Это суждение человека, держащего свою дверь на замке. И это обстоятельство важнее самого суждения. «Шекспиромания», как ее называл Граббе, была одной из тех сил, что распахивали тогда все двери. В сравнении с аристократической англоманией Пале-Рояля ее действие было, возможно, более анонимным, зато тем более грубым и неотвратимым. Критерий вкуса задавали веймарские гастроли Ленца и Клингера. Фигуры, подобные Дантону, проникали не только в общество, используя политические средства, но и — еще настойчивее — в драматургию.

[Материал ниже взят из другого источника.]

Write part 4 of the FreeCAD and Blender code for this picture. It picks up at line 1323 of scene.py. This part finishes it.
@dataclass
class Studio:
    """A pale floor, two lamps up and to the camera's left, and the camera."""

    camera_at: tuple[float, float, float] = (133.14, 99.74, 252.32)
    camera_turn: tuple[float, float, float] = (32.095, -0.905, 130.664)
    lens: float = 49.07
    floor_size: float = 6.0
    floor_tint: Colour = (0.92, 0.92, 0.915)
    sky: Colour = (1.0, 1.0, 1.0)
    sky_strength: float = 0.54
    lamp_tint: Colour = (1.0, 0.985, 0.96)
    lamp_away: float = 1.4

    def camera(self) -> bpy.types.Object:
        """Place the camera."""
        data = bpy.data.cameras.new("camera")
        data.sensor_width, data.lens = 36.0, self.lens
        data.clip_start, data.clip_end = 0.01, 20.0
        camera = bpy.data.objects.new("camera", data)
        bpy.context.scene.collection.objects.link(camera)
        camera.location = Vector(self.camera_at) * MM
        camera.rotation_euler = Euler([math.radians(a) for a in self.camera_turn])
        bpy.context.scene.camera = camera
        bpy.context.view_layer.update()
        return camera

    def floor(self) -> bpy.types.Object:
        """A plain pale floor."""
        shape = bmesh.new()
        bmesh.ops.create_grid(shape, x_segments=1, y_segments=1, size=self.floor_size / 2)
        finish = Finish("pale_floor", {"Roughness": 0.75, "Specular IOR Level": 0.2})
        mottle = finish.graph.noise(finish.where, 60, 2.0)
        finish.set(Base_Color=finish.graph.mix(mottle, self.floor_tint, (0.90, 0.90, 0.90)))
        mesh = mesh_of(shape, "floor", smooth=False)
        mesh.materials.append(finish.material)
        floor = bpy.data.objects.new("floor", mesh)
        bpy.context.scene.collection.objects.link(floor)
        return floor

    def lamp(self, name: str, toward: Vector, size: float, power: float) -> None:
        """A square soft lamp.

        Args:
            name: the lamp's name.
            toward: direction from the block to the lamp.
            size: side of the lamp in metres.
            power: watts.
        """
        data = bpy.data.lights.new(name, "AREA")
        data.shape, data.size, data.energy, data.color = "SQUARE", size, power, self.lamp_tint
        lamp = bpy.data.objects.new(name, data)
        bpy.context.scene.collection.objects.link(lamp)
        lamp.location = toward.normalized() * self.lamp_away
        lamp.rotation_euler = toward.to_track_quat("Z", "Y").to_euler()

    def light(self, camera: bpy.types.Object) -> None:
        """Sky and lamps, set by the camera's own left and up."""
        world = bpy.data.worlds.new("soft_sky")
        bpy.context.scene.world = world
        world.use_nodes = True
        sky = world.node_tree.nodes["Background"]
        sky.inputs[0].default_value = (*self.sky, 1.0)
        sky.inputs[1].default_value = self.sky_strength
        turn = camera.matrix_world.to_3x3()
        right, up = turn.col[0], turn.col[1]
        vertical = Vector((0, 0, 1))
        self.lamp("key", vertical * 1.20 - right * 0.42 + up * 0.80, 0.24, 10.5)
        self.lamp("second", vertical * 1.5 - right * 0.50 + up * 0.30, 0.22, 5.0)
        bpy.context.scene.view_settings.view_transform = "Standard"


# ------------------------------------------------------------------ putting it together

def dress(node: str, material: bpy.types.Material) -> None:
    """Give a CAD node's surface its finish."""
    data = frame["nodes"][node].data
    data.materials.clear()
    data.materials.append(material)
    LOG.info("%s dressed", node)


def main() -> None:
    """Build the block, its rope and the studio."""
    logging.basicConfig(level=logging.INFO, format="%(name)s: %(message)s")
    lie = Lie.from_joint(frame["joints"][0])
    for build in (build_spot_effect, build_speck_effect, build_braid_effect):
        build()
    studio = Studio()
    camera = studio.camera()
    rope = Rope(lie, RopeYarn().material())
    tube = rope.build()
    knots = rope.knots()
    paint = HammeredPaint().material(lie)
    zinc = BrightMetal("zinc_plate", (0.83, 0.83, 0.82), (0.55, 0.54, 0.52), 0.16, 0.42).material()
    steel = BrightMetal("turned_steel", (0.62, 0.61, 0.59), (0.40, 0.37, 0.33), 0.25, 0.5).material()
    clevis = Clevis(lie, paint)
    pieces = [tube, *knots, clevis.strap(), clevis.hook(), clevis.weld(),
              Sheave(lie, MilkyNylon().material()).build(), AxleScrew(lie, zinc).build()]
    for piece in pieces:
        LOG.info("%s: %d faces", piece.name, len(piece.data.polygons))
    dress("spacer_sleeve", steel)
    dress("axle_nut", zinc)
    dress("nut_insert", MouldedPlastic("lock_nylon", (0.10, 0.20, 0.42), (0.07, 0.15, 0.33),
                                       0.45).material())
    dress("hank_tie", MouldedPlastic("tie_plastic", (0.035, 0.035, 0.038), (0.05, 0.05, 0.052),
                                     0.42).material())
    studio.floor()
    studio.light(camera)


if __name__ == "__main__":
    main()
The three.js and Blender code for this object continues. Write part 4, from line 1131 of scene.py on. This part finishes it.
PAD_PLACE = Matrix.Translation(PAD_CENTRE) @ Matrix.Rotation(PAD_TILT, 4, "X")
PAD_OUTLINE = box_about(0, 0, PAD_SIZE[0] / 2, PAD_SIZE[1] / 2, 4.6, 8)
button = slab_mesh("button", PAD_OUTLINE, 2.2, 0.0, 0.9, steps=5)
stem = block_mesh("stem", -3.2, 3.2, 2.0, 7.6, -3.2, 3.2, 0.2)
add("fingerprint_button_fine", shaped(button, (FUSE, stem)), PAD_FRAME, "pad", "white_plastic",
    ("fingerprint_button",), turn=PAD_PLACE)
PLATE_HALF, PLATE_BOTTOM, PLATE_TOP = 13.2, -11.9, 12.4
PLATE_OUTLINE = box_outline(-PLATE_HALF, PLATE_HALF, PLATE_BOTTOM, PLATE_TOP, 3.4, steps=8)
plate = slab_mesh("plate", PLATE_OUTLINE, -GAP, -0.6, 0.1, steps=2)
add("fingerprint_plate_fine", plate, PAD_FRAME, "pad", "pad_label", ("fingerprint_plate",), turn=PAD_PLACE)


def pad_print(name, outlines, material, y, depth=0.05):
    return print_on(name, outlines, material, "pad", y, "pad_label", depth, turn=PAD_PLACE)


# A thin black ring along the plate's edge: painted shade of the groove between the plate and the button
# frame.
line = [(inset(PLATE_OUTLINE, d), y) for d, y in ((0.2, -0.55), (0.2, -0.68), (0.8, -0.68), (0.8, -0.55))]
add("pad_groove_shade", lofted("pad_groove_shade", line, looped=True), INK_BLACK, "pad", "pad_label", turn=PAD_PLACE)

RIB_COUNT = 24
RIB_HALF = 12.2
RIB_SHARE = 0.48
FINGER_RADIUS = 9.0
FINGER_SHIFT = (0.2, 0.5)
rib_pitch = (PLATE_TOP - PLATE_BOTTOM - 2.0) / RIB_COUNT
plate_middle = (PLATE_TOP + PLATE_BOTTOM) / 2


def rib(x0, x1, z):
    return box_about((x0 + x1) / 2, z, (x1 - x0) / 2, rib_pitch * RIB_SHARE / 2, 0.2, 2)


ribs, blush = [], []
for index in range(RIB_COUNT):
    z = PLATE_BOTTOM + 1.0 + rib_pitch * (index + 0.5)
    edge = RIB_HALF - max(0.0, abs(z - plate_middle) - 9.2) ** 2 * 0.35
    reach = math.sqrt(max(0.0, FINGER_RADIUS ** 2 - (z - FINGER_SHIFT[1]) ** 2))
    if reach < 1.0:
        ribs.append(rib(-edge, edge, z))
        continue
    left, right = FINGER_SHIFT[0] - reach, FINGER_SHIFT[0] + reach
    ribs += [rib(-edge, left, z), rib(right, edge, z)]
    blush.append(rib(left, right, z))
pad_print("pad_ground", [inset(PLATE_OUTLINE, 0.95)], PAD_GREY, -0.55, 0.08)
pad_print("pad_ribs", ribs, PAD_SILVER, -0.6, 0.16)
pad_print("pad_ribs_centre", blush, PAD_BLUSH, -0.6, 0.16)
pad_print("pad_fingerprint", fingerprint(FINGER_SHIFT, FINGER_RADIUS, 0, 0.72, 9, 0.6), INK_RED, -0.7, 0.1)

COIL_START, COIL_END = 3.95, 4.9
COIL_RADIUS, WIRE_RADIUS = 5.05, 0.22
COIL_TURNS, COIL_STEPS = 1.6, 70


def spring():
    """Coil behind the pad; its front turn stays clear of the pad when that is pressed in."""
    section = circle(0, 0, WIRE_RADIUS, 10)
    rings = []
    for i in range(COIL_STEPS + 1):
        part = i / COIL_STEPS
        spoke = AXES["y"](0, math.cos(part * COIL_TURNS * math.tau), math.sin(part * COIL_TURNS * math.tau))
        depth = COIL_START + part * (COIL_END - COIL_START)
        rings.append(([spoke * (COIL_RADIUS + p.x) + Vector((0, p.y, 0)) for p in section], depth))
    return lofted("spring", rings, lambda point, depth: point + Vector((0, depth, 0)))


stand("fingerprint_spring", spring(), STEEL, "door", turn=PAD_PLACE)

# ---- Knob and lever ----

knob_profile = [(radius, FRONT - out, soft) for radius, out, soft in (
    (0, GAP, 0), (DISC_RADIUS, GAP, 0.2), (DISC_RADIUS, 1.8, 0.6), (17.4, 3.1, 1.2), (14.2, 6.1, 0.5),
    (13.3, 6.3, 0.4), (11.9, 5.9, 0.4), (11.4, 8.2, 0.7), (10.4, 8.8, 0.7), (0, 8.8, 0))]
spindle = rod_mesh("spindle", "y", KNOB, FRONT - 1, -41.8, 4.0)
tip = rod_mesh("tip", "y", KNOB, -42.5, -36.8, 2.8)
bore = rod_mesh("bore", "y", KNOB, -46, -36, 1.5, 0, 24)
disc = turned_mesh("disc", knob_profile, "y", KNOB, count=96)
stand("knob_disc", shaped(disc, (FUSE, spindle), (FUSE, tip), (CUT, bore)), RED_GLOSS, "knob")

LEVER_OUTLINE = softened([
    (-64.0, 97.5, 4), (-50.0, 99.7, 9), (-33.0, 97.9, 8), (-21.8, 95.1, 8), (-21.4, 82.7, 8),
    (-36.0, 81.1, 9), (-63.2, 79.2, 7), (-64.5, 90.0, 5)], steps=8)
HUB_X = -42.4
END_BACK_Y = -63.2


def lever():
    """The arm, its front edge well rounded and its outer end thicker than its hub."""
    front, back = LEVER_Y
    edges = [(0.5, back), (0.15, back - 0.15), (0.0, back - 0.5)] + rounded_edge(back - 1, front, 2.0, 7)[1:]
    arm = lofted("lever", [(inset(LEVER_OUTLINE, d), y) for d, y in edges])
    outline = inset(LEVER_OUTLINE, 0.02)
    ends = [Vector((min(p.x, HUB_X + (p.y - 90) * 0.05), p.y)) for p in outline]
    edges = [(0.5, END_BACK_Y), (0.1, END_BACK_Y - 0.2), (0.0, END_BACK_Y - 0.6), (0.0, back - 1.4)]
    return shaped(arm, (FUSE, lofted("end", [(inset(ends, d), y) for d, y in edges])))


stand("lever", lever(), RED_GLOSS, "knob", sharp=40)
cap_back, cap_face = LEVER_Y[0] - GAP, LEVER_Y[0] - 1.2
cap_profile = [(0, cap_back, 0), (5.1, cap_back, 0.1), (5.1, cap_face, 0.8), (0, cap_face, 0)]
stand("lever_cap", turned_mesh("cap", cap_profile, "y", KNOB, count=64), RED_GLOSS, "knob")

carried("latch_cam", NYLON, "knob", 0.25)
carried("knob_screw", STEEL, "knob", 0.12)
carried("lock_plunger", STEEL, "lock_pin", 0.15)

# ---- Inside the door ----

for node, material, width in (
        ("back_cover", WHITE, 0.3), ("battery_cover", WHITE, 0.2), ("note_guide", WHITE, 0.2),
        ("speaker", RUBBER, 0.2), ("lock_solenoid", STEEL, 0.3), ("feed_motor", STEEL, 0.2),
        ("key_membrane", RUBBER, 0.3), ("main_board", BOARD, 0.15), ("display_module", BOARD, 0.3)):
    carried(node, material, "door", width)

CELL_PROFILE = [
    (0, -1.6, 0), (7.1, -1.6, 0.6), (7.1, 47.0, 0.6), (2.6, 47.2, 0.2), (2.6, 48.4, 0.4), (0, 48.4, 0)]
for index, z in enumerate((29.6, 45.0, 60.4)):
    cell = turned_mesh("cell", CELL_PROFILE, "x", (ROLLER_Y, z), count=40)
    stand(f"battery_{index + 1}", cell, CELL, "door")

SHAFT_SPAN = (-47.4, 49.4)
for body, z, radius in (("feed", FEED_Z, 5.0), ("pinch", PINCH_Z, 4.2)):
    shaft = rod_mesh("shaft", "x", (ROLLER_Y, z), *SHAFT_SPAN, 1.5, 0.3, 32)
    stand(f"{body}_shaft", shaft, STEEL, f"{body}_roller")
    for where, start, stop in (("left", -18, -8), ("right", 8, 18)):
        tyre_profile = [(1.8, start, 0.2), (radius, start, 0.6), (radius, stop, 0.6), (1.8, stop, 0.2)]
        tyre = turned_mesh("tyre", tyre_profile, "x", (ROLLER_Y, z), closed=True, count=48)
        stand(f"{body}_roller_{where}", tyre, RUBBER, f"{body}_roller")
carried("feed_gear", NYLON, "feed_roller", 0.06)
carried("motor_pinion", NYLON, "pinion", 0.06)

Мы до сих пор вряд ли в состоянии даже вообразить, какую роль тогда играл театр. Он мог развертывать такую мощь, такую способность расширять пространство, о какой среди наших нынешних искусств нам дает представление, пожалуй, только живопись, воздействующая, однако, на гораздо более узкие сообщества людей. Что именно ставили и играли на сцене, определялось отнюдь не одними только вопросами вкуса. На некоторых представлениях можно было просто-напросто вживую ощутить, как раздвигаются театральные своды.